MJBizCon: Is It Finally Too Big?
A stroll through the show floor this week at Sin City's convention center felt like your garden-variety glitzy business expo, except for the plentiful portrayals of cannabis leaves.
MJBizCon, cannabis' biggest trade show, is slick, well-heeled, popular and professional. It's a stark reminder of how this fast-growing sector has cast off tired stereotypes in favor of traditional business approaches.
More than 35,000 people from 75 countries attended the three-day conference that occupied 250,000 square feet of the sprawling Las Vegas Convention Center. Last year, the footprint was half that size.
Across the 1,300 exhibitors, there were products and services being showcased that spanned across all aspects of the industry and beyond. Amid the purveyors of packaging products, edibles, software, vaping devices, AI-powered cultivation units, and towering extracting machinery, there were also lawyers, startup incubators and economic development officials.
While the show trended toward the ordinary -- suit-and-tie as opposed to tie-dyed -- it wasn't meant to be boring. Music pumped through the brightly lit halls, celebrities like former heavyweight champ turned cannabis entrepreneur Mike Tyson made appearances, and the nights featured an array of private parties, including an exclusive gathering hosted by the hydroponics arm of Scotts Miracle-Gro.
Many MJBizCon attendees, exhibitors and panelists brimmed with optimism about the industry's future and potential -- how if certain states legalize, they could become billion-dollar markets in no time, and how progress is being made on fronts such as minority participation, social justice and social equity.
Despite the optimism, many are treading carefully because the North American cannabis industry has hit a rough path in recent months.
Some companies are entering 2020 in a state of flux as a wave of consolidation and business closures are expected to sweep through the industry.
Compounding those struggles is the lack of US national legalization or, at least, federal allowances for cannabis banking, said Leafly CEO Tim Leslie, who took the helm of the cannabis education and technology company after a 20-year career at Amazon.
"There will be good businesses that potentially don't make it through the current macroeconomic cannabis environment, and that's unfortunate," he said. "But I think the good companies will continue to prevail ... I think the fundamentals of the industry are strong."
Following years of a "green wave" of US states and Canada legalizing cannabis, companies' financial valuations and expansion plans far exceeded the market realities.
"I think everybody predicted that there was going to be a slew of new [legalized cannabis markets] on the East Coast, and then within a period of no time, the momentum just absolutely dropped out," Andrew Freedman, former Colorado cannabis czar turned regulatory consultant and investor, said during a Thursday speech.
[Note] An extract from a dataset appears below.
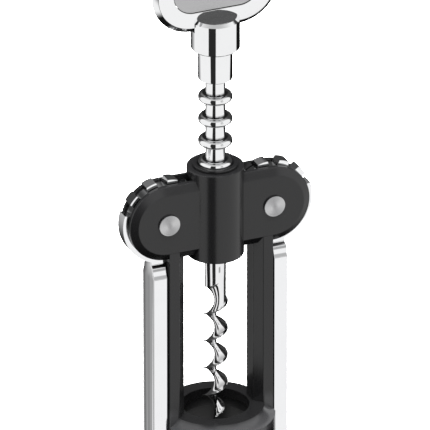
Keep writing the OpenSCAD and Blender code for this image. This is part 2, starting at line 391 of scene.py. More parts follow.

Those efforts were halted primarily because states such as New York and New Jersey were trying to enact regulations via the legislative process and ran into complexities when trying to address aspects such as social equity, Freedman said.
The fits and starts may continue in some states, but other states such as New York appear to be making some headway and could move forward as early as next year, he said.
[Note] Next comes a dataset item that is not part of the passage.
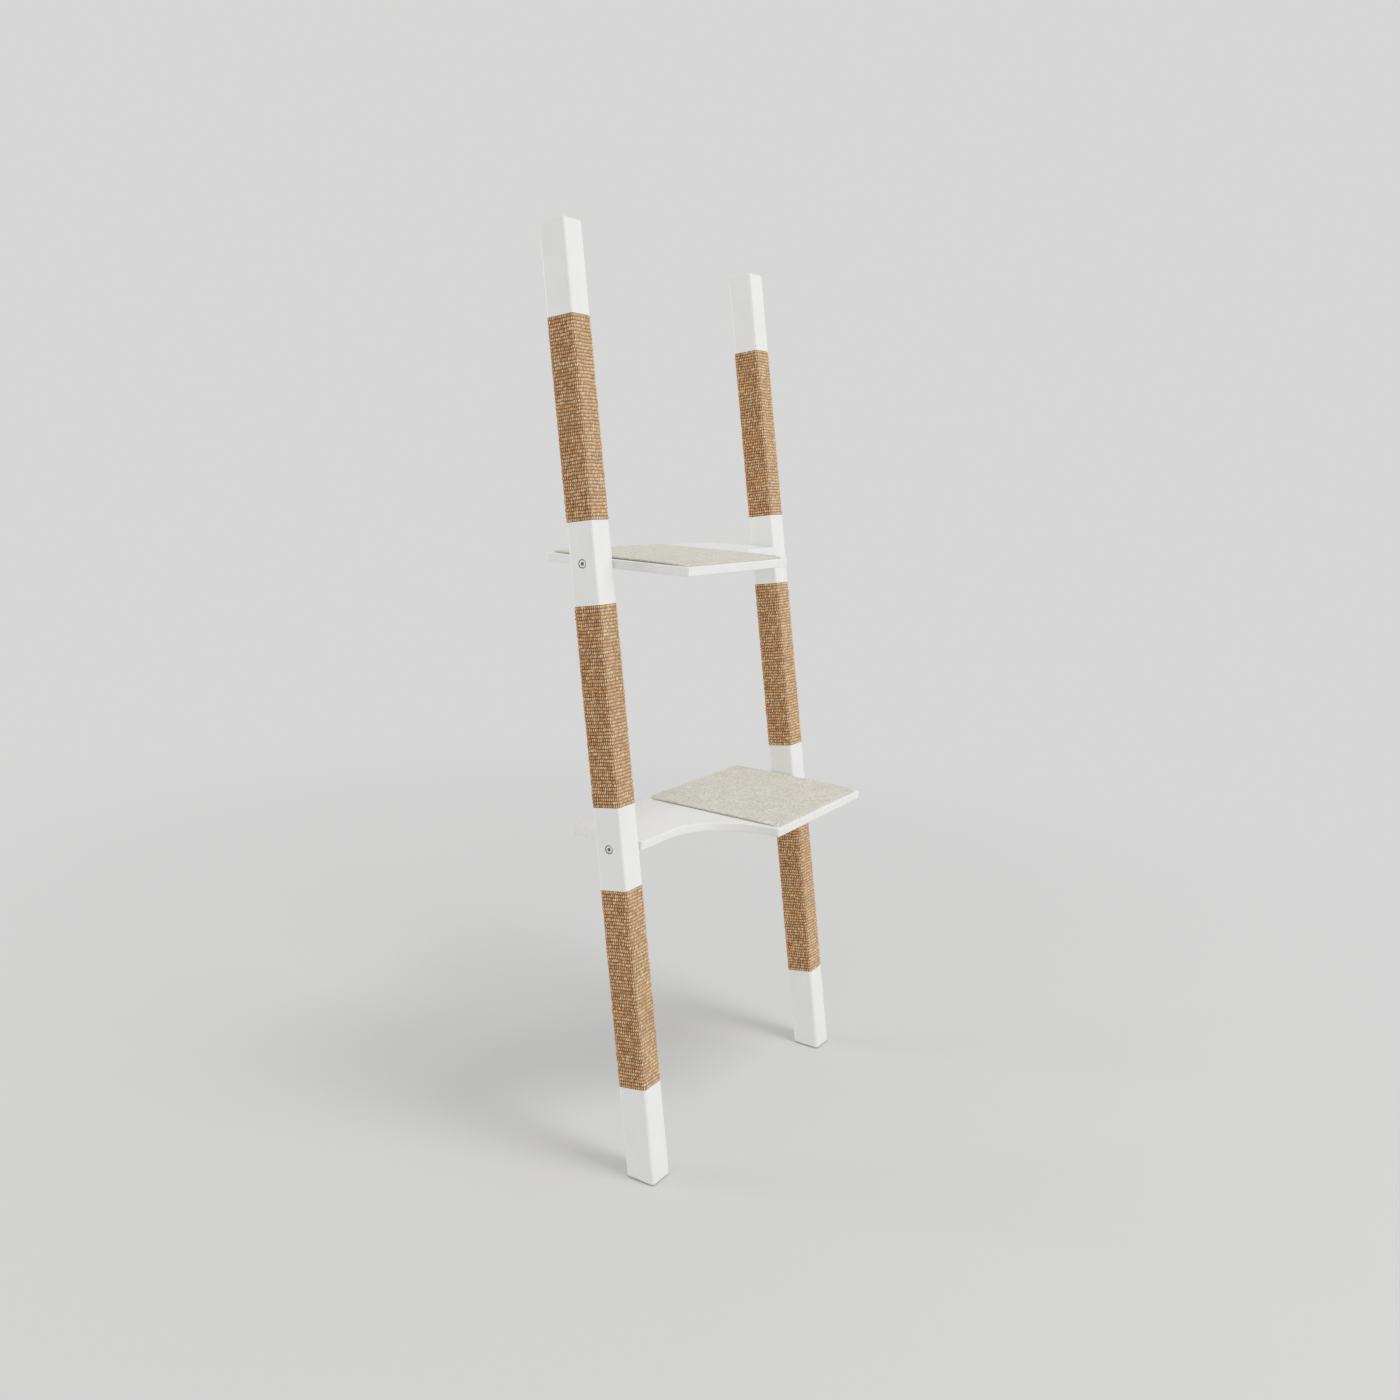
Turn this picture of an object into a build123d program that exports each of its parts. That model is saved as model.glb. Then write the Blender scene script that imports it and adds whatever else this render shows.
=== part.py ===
from build123d import *
import math
import os

# A cat scratching tree built as a leaning ladder: two square rails stand on the floor and rest
# against the wall, two shelves with felt mats are bolted between them, and carpet strips of woven
# sisal are wrapped round the rails.
# Lengths are in millimetres and angles in degrees. X runs along the wall, +Y points to the wall
# and +Z is up. The origin is on the floor, in the middle of the tree's width and depth.

# Stance
overall_height = 1600.0
lean_deg = 10.0
wall_gap = 1.5

# Rails
rail_side = 54.0
rail_edge_radius = 6.0
rail_end_radius = 1.6
clear_width = 600.0

# Foot pads
foot_pad_thickness = 2.0
foot_pad_inset = 4.0
foot_pad_corner_radius = 3.0

# Sisal wraps on each rail. They share what the bare ends and the shelf joints leave of it.
wrap_places = ("bottom", "middle", "top")
wrap_gap = 141.0
bare_end_length = 161.34
wrap_thickness = 4.0
wrap_proud = 0.6
wrap_seam = 1.2

# Shelves
shelf_thickness = 16.0
platform_overhang = 146.0
neck_overhang = 4.5
neck_length = 94.5
shelf_corner_radius = 5.0
shelf_arris_radius = 2.2

# Felt mats and the hook strips that hold them
mat_thickness = 3.0
mat_inset = 7.0
mat_corner_radius = 13.0
mat_arris_radius = 0.8
strip_thickness = 1.2
strip_width = 20.0
strip_inset = 16.0
strip_count = 3
strip_clearance = 0.3

# Shelf bolts, with a hexagon socket in a round head, and their washers
bolt_diameter = 8.0
bolt_length = 80.0
bolt_hole_clearance = 1.0
bolt_tip_chamfer = 1.0
bolt_tip_past_nut = 2.4
bolt_tip_room = 3.0
head_diameter = 13.0
head_height = 8.0
head_edge_radius = 0.8
head_recess = 0.4
socket_across_flats = 6.0
socket_depth = 4.0
washer_diameter = 15.0
washer_thickness = 1.6
washer_bore_clearance = 0.4
counterbore_clearance = 0.4

# Barrel nuts, let into the shelves from below
nut_diameter = 12.0
nut_cover = 1.5
nut_hole_clearance = 0.3
nut_thread_clearance = 0.1
nut_slot_width = 1.4
nut_slot_depth = 1.2

# Wooden dowels, one on each side of every bolt
dowel_diameter = 8.0
dowel_length = 30.0
dowel_spacing = 30.0
dowel_chamfer = 1.0
dowel_clearance = 0.1
dowel_end_room = 1.0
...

Still others complained that the show was simply too large and unnavigable. "In the old days, I knew half the people here," said the president of one cannabis company. "Now I don't recognize anyone, and each year, it seems that half the companies are new and many that were here last year are gone."
Furthermore, some companies said that it's hard to justify the expense of the show, especially when there are thousands of other vendors competing for the same customer.
"We simply don't get an ROI from the show, so this will be our last one," one prominent company's COO told us.
Others chose to "walk the show" instead of exhibiting, citing the high costs and low ROI.